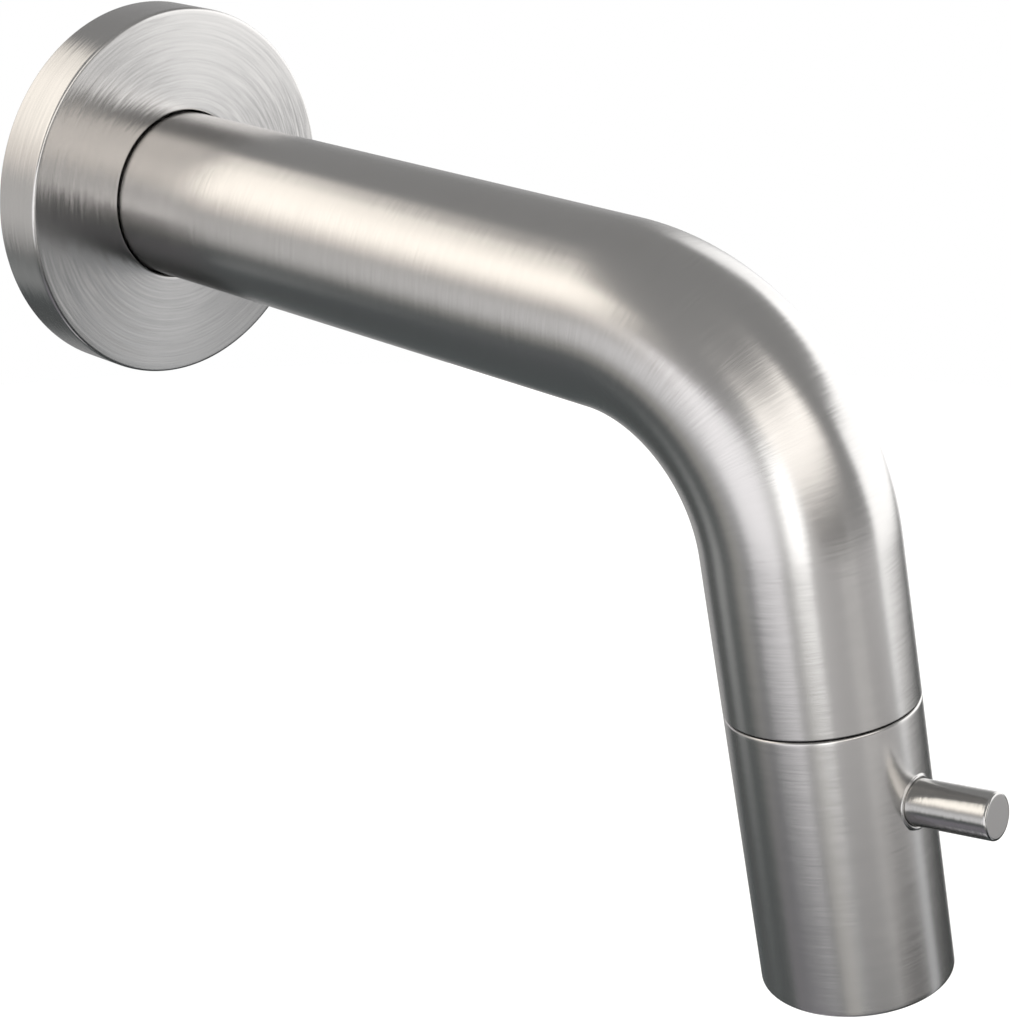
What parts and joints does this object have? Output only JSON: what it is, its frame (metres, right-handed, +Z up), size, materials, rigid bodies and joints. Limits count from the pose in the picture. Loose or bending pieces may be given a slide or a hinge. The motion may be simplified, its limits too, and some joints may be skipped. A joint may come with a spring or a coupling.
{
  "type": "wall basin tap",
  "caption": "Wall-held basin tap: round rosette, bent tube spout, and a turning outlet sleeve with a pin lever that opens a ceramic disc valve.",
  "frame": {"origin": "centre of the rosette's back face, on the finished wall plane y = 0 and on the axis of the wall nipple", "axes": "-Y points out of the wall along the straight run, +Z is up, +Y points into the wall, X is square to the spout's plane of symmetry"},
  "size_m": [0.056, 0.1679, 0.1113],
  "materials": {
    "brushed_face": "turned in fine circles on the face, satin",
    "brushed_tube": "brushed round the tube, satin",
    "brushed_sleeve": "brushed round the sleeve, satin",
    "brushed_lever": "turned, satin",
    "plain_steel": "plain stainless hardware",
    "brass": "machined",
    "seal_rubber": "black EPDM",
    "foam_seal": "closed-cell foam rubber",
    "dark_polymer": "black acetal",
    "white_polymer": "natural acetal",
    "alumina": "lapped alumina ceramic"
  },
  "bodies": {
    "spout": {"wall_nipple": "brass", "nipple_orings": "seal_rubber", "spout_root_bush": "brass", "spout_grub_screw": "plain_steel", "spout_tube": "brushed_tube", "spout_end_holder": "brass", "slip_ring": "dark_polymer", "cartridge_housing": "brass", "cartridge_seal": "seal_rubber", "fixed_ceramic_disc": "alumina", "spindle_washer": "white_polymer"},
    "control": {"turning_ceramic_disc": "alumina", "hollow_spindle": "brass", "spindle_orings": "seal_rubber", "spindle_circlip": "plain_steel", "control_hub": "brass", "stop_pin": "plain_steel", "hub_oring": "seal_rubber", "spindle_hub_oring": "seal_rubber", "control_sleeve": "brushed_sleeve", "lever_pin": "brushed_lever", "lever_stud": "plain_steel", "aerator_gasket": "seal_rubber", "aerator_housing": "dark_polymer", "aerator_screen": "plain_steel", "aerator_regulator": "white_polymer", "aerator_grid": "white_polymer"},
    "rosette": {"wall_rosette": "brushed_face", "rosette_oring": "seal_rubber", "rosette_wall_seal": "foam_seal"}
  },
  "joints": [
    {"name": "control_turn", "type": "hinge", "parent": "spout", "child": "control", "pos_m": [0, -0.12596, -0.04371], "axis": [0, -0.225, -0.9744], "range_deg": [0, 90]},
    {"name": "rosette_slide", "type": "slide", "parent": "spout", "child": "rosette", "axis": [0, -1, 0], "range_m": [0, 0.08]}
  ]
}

-=-=-=-=-

Task requirements:
Output all of the material, please, exactly as it stands.

Answer to the exercise:
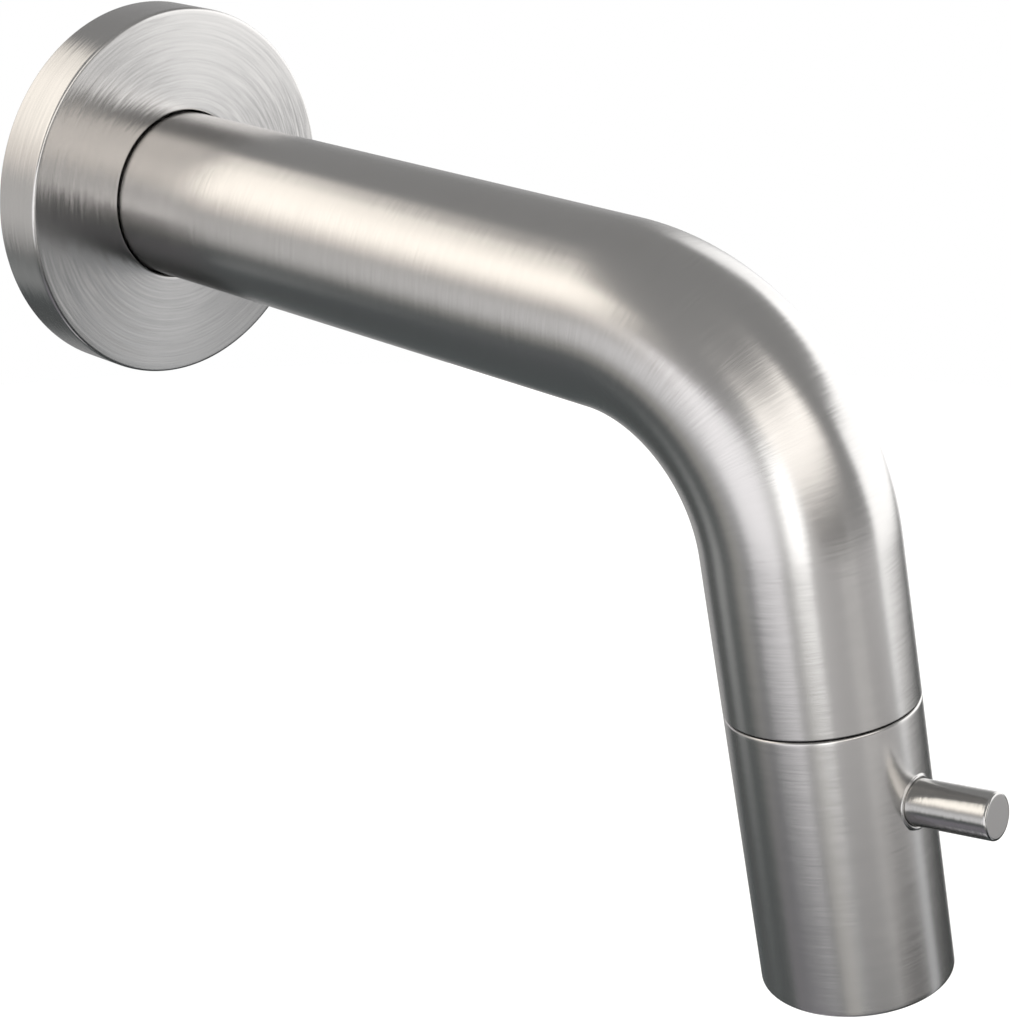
What parts and joints does this object have? Output only JSON: what it is, its frame (metres, right-handed, +Z up), size, materials, rigid bodies and joints. Limits count from the pose in the picture. Loose or bending pieces may be given a slide or a hinge. The motion may be simplified, its limits too, and some joints may be skipped. A joint may come with a spring or a coupling.
{
  "type": "wall basin tap",
  "caption": "Wall-held basin tap: round rosette, bent tube spout, and a turning outlet sleeve with a pin lever that opens a ceramic disc valve.",
  "frame": {"origin": "centre of the rosette's back face, on the finished wall plane y = 0 and on the axis of the wall nipple", "axes": "-Y points out of the wall along the straight run, +Z is up, +Y points into the wall, X is square to the spout's plane of symmetry"},
  "size_m": [0.056, 0.1679, 0.1113],
  "materials": {
    "brushed_face": "turned in fine circles on the face, satin",
    "brushed_tube": "brushed round the tube, satin",
    "brushed_sleeve": "brushed round the sleeve, satin",
    "brushed_lever": "turned, satin",
    "plain_steel": "plain stainless hardware",
    "brass": "machined",
    "seal_rubber": "black EPDM",
    "foam_seal": "closed-cell foam rubber",
    "dark_polymer": "black acetal",
    "white_polymer": "natural acetal",
    "alumina": "lapped alumina ceramic"
  },
  "bodies": {
    "spout": {"wall_nipple": "brass", "nipple_orings": "seal_rubber", "spout_root_bush": "brass", "spout_grub_screw": "plain_steel", "spout_tube": "brushed_tube", "spout_end_holder": "brass", "slip_ring": "dark_polymer", "cartridge_housing": "brass", "cartridge_seal": "seal_rubber", "fixed_ceramic_disc": "alumina", "spindle_washer": "white_polymer"},
    "control": {"turning_ceramic_disc": "alumina", "hollow_spindle": "brass", "spindle_orings": "seal_rubber", "spindle_circlip": "plain_steel", "control_hub": "brass", "stop_pin": "plain_steel", "hub_oring": "seal_rubber", "spindle_hub_oring": "seal_rubber", "control_sleeve": "brushed_sleeve", "lever_pin": "brushed_lever", "lever_stud": "plain_steel", "aerator_gasket": "seal_rubber", "aerator_housing": "dark_polymer", "aerator_screen": "plain_steel", "aerator_regulator": "white_polymer", "aerator_grid": "white_polymer"},
    "rosette": {"wall_rosette": "brushed_face", "rosette_oring": "seal_rubber", "rosette_wall_seal": "foam_seal"}
  },
  "joints": [
    {"name": "control_turn", "type": "hinge", "parent": "spout", "child": "control", "pos_m": [0, -0.12596, -0.04371], "axis": [0, -0.225, -0.9744], "range_deg": [0, 90]},
    {"name": "rosette_slide", "type": "slide", "parent": "spout", "child": "rosette", "axis": [0, -1, 0], "range_m": [0, 0.08]}
  ]
}